L’espace politique intermédiaire est
une autre chose. C’est la version modérée
de la politique bourgeoise, autrefois principalement le libéralisme, de
façon plus récente la social-démocratie. L’espace du centre représente
principalement les couches bourgeoises et petite-bourgeoises, et dans le cas de
la social-démocratie également de larges couches ouvrières. Dans la phase
actuelle, l’approfondissement de la crise a généré une radicalisation du centre,
principalement vers la droite. Le discours des anciens partis du centre devient
vivement et extrêmement néolibéral et très souvent néoconservateur (« la
loi et l’ordre »). Donc, dans le
sens ancien de politique bourgeoise modérée, les partis centristes ont disparu.
… et l’espace politique
intermédiaire
Il se crée donc une confusion chez
certaines positions à l’intérieur de Syriza. Premièrement, naît la tentation de
reprendre à notre compte des idées politiques qui sont spontanément celles des
partis petit-bourgeois (pas de ruptures, continuité de l’Etat, respect de la
propriété, « loi et ordre », chefs de famille) pour qu’ils nous
permettent de nous hisser au pouvoir gouvernemental. Ceci n’est pourtant pas la politique de l’hégémonie, ni à l’époque de
Gramsci, ni aujourd’hui. L’hégémonie ouvrière ne peut exister sans la
prééminence des conceptions liées à la coopération sociale et au renversement
de l’ordre social, sans retournement de priorité au sein de l’actuelle classe
ouvrière élargie. La collaboration avec les couches petite-bourgeoises est
nécessaire, en particulier dans la traversée du désert de la crise, mais elle
requière la radicalisation à gauche de ces couches, une vision pédagogique de
la part de la Gauche et, bien sûr, aucun alignement de la part de celle-ci sur
les conceptions petite-bourgeoise et bourgeoise.
Pire encore, nous ne pouvons « reconstruire »
des partis centristes à partir du néant, ni restaurer ces anciens courants
politiques que la lutte des classes a elle-même éliminé ou nous deviendrons
nous-mêmes le « nouveau centre ». Toute collaboration avec les partis
centristes antérieurs ne signifierait pas une politique de « salut social »

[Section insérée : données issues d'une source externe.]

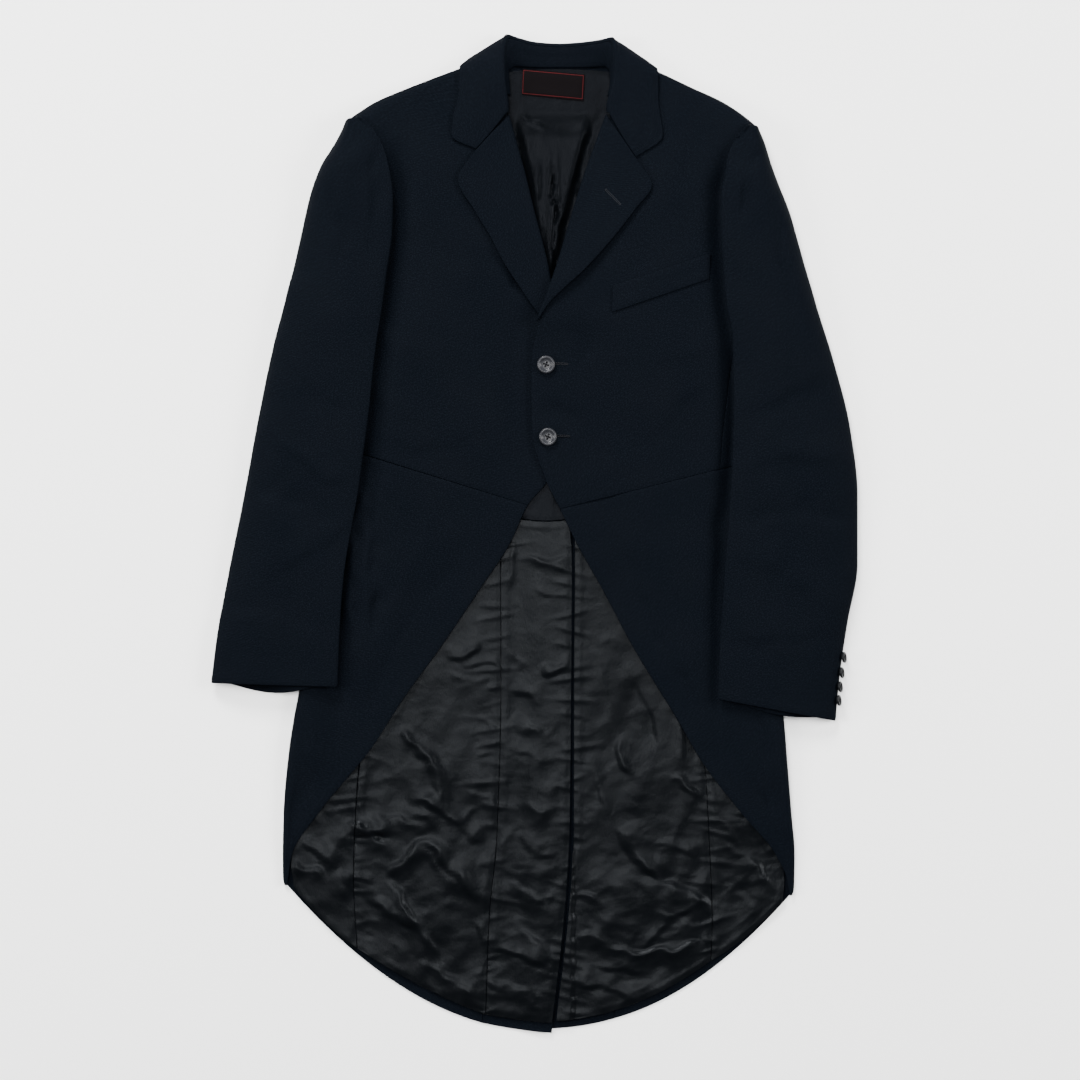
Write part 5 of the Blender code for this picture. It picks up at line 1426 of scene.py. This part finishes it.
def label_finish():
    """Woven label: dark satin ground with a thin red border and nothing else on it."""
    material, shader = new_material("label_satin_weave", "#080607", 0.5, specular_ior_level=0.012)
    node = functools.partial(add, material)
    cloth_place = {"Vector": node("ShaderNodeUVMap", {"uv_map": "weave"}).outputs["UV"]}
    apart = node("ShaderNodeSeparateXYZ", (), cloth_place)
    from_edges = []
    for axis, size in zip("XY", LABEL_SIZE):
        half = size * MM / 2
        centre = node("ShaderNodeMath", {"operation": "SUBTRACT", 1: half}, {0: apart.outputs[axis]})
        away = node("ShaderNodeMath", {"operation": "ABSOLUTE"}, {0: centre.outputs["Value"]})
        from_edge = node("ShaderNodeMath", {"operation": "SUBTRACT", 0: half}, {1: away.outputs["Value"]})
        from_edges.append(from_edge.outputs["Value"])
    nearest = node("ShaderNodeMath", {"operation": "MINIMUM"}, dict(enumerate(from_edges)))
    line_settings = {"operation": "COMPARE", 1: LABEL_LINE_IN * MM, 2: LABEL_LINE * MM}
    line = node("ShaderNodeMath", line_settings, {0: nearest.outputs["Value"]})
    shades = {"data_type": "RGBA", 6: linear("#080607"), 7: linear("#3c1012")}
    shade = node("ShaderNodeMix", shades, {0: line.outputs["Value"]})
    weave = node("ShaderNodeTexNoise", {"Scale": per_metre(LABEL_THREAD)}, cloth_place)
    bump = node("ShaderNodeBump", {"Strength": 0.25, "Distance": 0.1 * MM}, {"Height": weave.outputs["Fac"]})
    material.node_tree.links.new(shade.outputs[2], shader.inputs["Base Color"])
    material.node_tree.links.new(bump.outputs["Normal"], shader.inputs["Normal"])
    return material


def stadium_path(length, width, count=10):
    """A closed path round a slot, its middle at the origin and its length along X."""
    radius = width / 2
    half = length / 2 - radius
    points = []
    for turn in np.linspace(-90, 90, count):
        a = math.radians(turn)
        points.append((half + radius * math.cos(a), radius * math.sin(a)))
    for turn in np.linspace(90, 270, count):
        a = math.radians(turn)
        points.append((-half + radius * math.cos(a), radius * math.sin(a)))
    return points


# A worked buttonhole's cord of stitches, and how high the lapel's lies over the forepart
STITCH_RADIUS = 0.42
STITCH_LIFT = 0.25
BUTTONHOLE_LENGTH = 23
BUTTONHOLE_WIDTH = 1.5
LAPEL_HOLE_LIFT = 2.2


def worked_buttonhole(name, x, y, angle, height_of, finish):
    """A hand-worked buttonhole: a cord of close stitches round a slit."""
    turn = math.radians(angle)
    curve = bpy.data.curves.new(name, "CURVE")
    curve.dimensions = "3D"
    curve.bevel_depth = STITCH_RADIUS * MM
    curve.bevel_resolution = 3
    spline = curve.splines.new("POLY")
    path = stadium_path(BUTTONHOLE_LENGTH, BUTTONHOLE_WIDTH)
    spline.points.add(len(path) - 1)
    spline.use_cyclic_u = True
    for point, (u, v) in zip(spline.points, path):
        px = x + u * math.cos(turn) - v * math.sin(turn)
        py = y + u * math.sin(turn) + v * math.cos(turn)
        at = (np.array([px, py, float(height_of(px, py)) + STITCH_LIFT]) + place_shift) * MM
        point.co = (*at, 1)
    made = bpy.data.objects.new(name + "_curve", curve)
    bpy.context.collection.objects.link(made)
    mesh = bpy.data.meshes.new_from_object(made.evaluated_get(bpy.context.evaluated_depsgraph_get()))
    mesh.name = name
    mesh.materials.clear()
    bpy.data.objects.remove(made)
    mesh.shade_smooth()
    return link_piece(bpy.data.objects.new(name, mesh), finish)


# A button's half section, from the middle of its face round its rim to the middle of its back: shares of its
# radius and of its thickness
BUTTON_PROFILE = (
    (0.0, 0.56), (0.30, 0.56), (0.50, 0.58), (0.60, 0.66), (0.68, 0.84), (0.76, 0.97), (0.84, 1.0),
    (0.92, 0.95), (0.98, 0.78), (1.0, 0.55), (0.96, 0.3), (0.86, 0.12), (0.60, 0.0), (0.0, 0.0),
)
FACE_LEVEL = 0.56

# A button's holes, in shares of its radius, and the strands of thread over them
HOLES = 4
HOLE_OFFSET = 0.27
HOLE_RADIUS = 0.1
HOLE_SPIN = 0.4
HOLE_SIDES = 14
STRAND_SHARES = (-0.32, 0, 0.32)
STRAND_RADIUS = 0.22
STRAND_RISE = 0.14
STRAND_RISE_OVER = 0.3
STRAND_DIP = 2.5
STRAND_SIDES = 6
STRAND_RINGS = 9


def object_of(name, build):
    """A linked object made from a bmesh, which is freed."""
    mesh = bpy.data.meshes.new(name)
    build.to_mesh(mesh)
    build.free()
    obj = bpy.data.objects.new(name, mesh)
    bpy.context.collection.objects.link(obj)
    return obj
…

mais notre inscription dans la radicalisation droitière de ces partis, c’est-à-dire
la poursuite de la gestion de la crise. Non pas l’alliance avec les couches
petite-bourgeoise mais de facto l’alliance avec un nouveau type de droite
bourgeoise (voire sur certaines questions d’extrême-droite).
Il n’y a pas de
troisième voie.
Comment pouvons-nous donc convaincre
que nous sommes quelque chose de différent et ainsi renforcer la dynamique du
17 juin 2012 ? Bien sûr il y a les Démocrates « de Gauche »
(DIMAR). Après les mémorandums, les mobilisations, la suppression des
conventions collectives, la dénonciation des syndicats, les tortures, c’est une
plaisanterie politique.
Maintenant, il y a bien sûr l’alternative
possible que nous devenions nous-mêmes le « nouveau centre ». Considérons
cependant la réalité. La polarisation sociale aiguë qui a fait se déplacer l’ancien
centre ne nous épargnera pas. La base pour un nouveau centre serait ou bien la
possibilité d’un nouveau pacte social-démocrate, ou bien même une version keynésienne
de gauche du néolibéralisme. Or les contreparties pour ce genre de pacte n’existent
pas – la bourgeoisie et la troïka veulent tout, ici et maintenant.
L’Etat « d’urgence » se
construit en direction totalement opposée à ce pacte. Donc, soit nous accepterons
les options fondamentales de la gestion des mémorandums, devenant ainsi la
nouvelle « gauche » de centre-droit, soit nous nous opposerons
frontalement. Il n’y a aucune troisième voie. Et pour être honnêtes, seule une
radicalisation à gauche, principalement des travailleurs et ensuite des
secteurs petit-bourgeois, pourrait profiter à ces couches petite-bourgeoises
affectées et appauvries par la crise.
A l’intérieur de ces
logiques de « secteur intermédiaire », se trouve un danger de subir
une fois de plus ce que la gauche du 20è siècle a subi. Etre à la traîne de Papandreou
au Liban et avant décembre, être à la traîne de l’Union du Centre dans les
années 60, être à la traîne d’Andreas pendant la Transition. Ce serait une
farce, au lieu des tragédies passées, puisque dans la marche vers l’hégémonie
nous serions à la traîne de nos alliés bourgeois, sans doute moins
puissants que nous. Et nous oublierions ce vieil acquis gramsciste-léniniste selon
lequel nous construisons l’hégémonie avec nos alliés sociaux et nous dominons
(unilatéralement) nos adversaires sociaux.
Les conditions
politiques et sociales sont encore réunies pour se prémunir des aventures induites par la
quête de « l’espace intermédiaire ». Tentons de le faire.